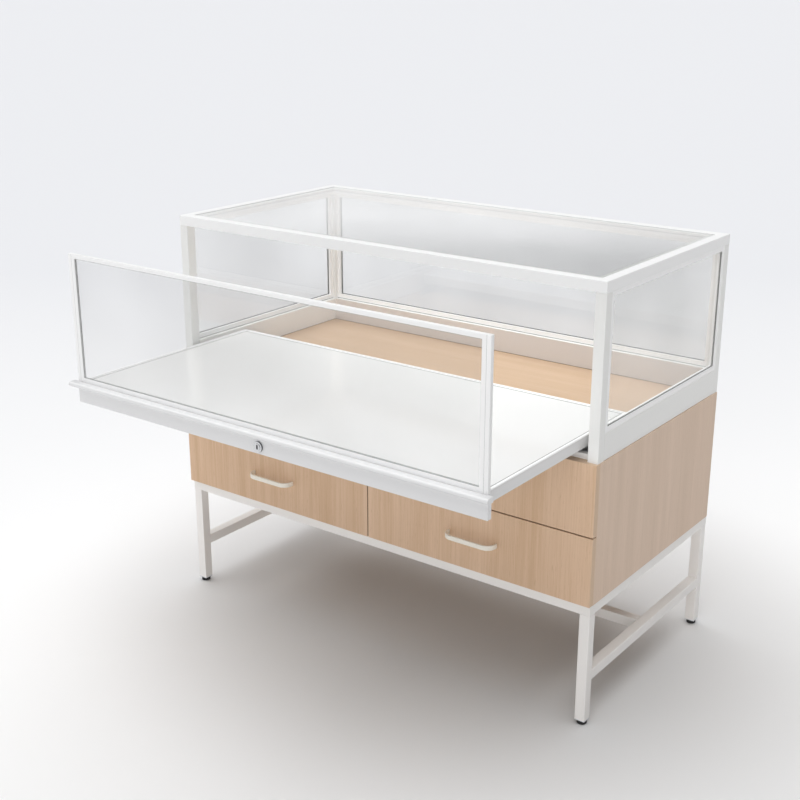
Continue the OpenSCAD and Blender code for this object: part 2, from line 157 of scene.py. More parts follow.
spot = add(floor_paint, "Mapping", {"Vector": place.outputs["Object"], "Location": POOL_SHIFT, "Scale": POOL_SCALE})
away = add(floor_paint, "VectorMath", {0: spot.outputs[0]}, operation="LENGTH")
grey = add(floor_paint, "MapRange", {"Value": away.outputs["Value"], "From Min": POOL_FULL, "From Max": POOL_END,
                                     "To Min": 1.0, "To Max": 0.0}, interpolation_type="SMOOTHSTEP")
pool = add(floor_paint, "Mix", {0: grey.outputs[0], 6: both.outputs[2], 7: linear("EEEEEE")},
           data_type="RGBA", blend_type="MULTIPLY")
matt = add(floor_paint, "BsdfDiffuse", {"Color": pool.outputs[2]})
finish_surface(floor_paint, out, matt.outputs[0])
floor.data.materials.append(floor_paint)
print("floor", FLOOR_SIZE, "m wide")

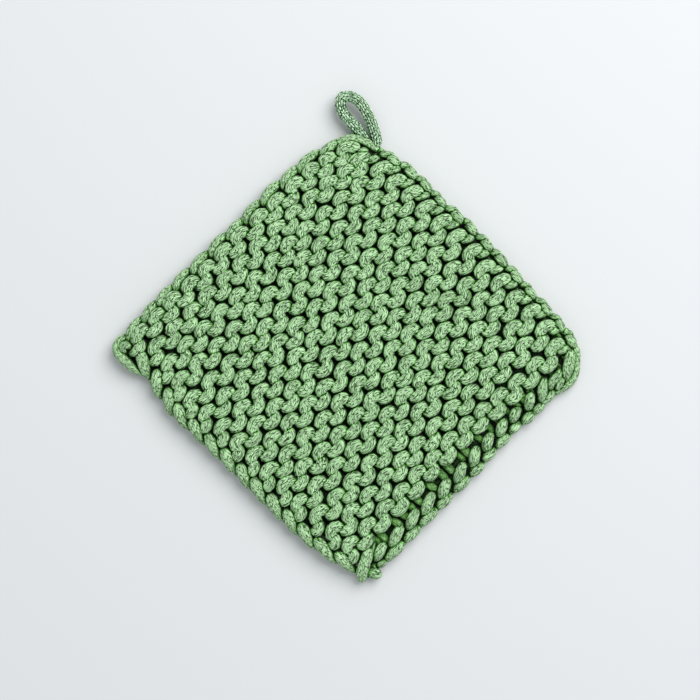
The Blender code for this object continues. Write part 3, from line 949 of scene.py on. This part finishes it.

..............................

- _Exercise goal_
How many of the lines above contain the string "code"? Give the number only.

- _Solution for this problem_
2